• **SHORT TASK**
Gather each line of the records where "starting" appears.

• **DATA**
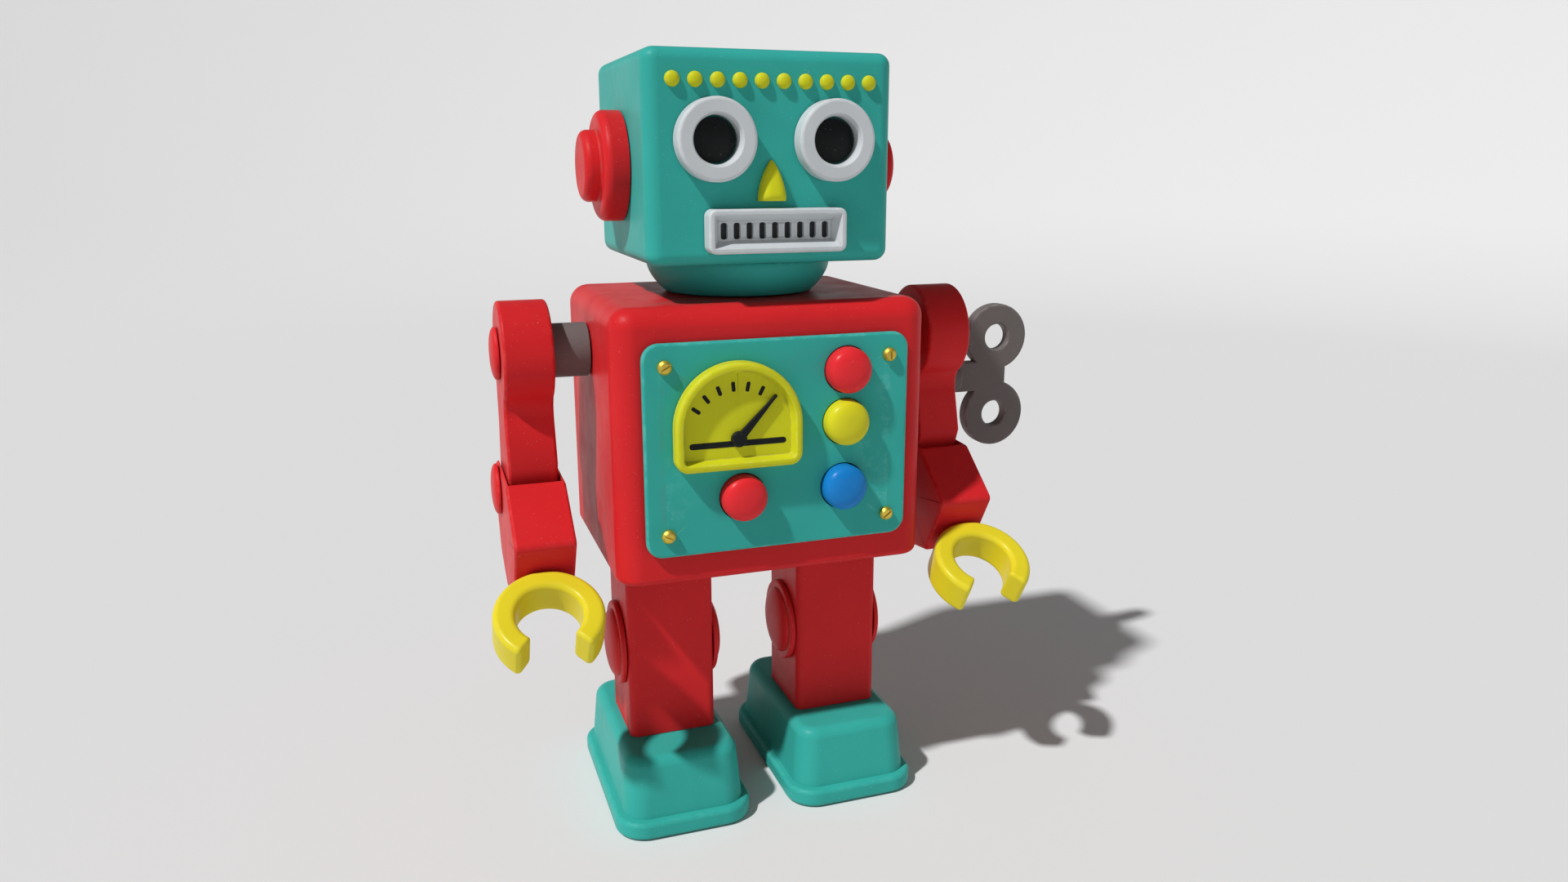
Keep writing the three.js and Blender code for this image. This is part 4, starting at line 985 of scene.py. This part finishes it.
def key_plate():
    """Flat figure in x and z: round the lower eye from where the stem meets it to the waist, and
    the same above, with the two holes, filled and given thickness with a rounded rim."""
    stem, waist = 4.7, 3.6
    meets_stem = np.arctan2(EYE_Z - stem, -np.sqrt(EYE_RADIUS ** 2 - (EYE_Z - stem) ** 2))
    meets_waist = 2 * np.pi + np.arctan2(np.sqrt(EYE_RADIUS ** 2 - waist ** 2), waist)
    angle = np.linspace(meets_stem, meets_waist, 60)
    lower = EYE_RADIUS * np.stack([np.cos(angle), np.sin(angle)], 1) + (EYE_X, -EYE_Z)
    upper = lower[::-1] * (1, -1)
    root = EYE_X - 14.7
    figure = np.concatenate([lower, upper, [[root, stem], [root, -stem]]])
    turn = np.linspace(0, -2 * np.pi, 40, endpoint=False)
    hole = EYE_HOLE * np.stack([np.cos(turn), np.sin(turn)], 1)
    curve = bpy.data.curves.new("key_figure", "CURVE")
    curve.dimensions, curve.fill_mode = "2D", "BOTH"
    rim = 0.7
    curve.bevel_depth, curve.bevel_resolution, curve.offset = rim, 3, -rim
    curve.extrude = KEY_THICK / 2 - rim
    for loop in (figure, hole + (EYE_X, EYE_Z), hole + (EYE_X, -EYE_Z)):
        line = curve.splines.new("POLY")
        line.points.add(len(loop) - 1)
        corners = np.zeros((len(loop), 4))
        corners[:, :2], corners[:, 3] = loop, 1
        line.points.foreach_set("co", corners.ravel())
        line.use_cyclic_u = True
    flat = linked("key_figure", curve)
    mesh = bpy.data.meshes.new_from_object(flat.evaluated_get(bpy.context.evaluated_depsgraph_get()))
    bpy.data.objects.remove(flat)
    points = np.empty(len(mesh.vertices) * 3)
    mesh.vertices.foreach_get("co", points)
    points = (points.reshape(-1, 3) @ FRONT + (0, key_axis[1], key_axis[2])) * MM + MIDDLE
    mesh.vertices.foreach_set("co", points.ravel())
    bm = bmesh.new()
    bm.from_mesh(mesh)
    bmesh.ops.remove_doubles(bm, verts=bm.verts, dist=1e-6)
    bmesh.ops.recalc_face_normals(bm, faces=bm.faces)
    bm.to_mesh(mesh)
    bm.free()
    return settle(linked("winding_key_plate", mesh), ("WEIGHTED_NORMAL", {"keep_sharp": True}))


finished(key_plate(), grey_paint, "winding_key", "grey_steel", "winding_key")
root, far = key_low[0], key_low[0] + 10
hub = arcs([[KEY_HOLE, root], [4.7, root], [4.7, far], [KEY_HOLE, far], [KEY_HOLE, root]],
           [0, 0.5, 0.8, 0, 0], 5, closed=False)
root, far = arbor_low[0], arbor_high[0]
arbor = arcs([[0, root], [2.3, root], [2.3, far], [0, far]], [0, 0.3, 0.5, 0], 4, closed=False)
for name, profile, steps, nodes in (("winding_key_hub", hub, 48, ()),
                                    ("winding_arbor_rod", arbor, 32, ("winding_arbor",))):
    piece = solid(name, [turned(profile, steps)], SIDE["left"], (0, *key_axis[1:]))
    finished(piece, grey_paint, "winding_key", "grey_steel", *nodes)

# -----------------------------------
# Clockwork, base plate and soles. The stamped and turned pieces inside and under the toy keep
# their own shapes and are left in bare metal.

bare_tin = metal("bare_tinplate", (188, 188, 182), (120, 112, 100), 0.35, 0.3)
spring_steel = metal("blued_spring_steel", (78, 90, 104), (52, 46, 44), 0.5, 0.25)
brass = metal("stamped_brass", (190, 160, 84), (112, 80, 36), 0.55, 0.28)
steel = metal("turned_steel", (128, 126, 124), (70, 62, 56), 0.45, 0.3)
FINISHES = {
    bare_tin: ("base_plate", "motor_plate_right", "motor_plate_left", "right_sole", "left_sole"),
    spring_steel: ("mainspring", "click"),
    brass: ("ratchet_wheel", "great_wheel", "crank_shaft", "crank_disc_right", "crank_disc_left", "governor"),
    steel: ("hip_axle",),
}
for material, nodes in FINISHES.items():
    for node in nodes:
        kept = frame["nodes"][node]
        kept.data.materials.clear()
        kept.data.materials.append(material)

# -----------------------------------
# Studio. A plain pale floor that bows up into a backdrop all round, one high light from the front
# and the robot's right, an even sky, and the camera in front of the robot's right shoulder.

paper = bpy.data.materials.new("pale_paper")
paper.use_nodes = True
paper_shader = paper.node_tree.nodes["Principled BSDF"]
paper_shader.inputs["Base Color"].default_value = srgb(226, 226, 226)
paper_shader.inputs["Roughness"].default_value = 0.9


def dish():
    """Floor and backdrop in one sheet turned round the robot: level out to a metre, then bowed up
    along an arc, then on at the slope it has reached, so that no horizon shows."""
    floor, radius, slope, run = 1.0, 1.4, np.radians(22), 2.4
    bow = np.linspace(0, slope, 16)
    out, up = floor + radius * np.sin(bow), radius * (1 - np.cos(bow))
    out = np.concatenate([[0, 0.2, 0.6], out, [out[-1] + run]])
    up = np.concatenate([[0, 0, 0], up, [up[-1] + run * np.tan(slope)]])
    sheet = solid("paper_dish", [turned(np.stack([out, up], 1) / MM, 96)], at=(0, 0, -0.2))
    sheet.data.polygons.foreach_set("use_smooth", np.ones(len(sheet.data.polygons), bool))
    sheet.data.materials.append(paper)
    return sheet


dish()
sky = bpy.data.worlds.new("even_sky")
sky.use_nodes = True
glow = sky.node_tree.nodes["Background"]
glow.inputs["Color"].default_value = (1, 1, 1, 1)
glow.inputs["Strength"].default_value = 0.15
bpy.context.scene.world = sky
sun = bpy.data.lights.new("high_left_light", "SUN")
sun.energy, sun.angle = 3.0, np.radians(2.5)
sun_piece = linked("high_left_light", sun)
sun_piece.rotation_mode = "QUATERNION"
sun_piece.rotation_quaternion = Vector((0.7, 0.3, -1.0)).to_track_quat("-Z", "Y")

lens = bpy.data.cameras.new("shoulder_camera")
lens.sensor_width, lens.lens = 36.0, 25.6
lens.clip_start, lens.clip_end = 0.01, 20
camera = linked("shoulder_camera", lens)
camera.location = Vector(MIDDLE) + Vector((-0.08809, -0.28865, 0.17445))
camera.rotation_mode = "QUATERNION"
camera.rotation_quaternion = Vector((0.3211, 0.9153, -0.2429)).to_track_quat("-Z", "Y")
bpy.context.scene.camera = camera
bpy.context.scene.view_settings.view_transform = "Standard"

* * *

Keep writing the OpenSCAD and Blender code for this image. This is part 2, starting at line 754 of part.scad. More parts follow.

--

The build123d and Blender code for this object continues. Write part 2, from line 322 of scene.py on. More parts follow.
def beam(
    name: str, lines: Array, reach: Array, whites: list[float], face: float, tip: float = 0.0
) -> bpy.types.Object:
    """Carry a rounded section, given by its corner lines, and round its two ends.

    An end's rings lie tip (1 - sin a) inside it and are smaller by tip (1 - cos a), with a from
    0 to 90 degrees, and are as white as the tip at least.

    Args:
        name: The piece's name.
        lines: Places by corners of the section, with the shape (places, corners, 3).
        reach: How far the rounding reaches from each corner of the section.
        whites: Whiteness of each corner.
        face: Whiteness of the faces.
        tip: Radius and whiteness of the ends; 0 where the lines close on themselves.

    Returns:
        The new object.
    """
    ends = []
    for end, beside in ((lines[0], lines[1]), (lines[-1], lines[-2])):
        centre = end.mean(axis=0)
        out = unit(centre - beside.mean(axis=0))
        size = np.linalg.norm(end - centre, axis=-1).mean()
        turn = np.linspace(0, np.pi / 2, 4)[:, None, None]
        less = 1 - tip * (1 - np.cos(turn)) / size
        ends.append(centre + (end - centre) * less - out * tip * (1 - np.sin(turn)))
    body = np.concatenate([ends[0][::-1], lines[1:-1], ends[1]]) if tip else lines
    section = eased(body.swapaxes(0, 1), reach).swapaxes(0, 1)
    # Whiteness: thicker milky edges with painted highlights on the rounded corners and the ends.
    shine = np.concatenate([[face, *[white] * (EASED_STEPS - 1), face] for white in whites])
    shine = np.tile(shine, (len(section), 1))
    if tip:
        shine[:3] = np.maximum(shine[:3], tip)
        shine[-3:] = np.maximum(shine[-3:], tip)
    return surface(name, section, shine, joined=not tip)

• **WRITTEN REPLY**
Keep writing the three.js and Blender code for this image. This is part 4, starting at line 985 of scene.py. This part finishes it.
Keep writing the OpenSCAD and Blender code for this image. This is part 2, starting at line 754 of part.scad. More parts follow.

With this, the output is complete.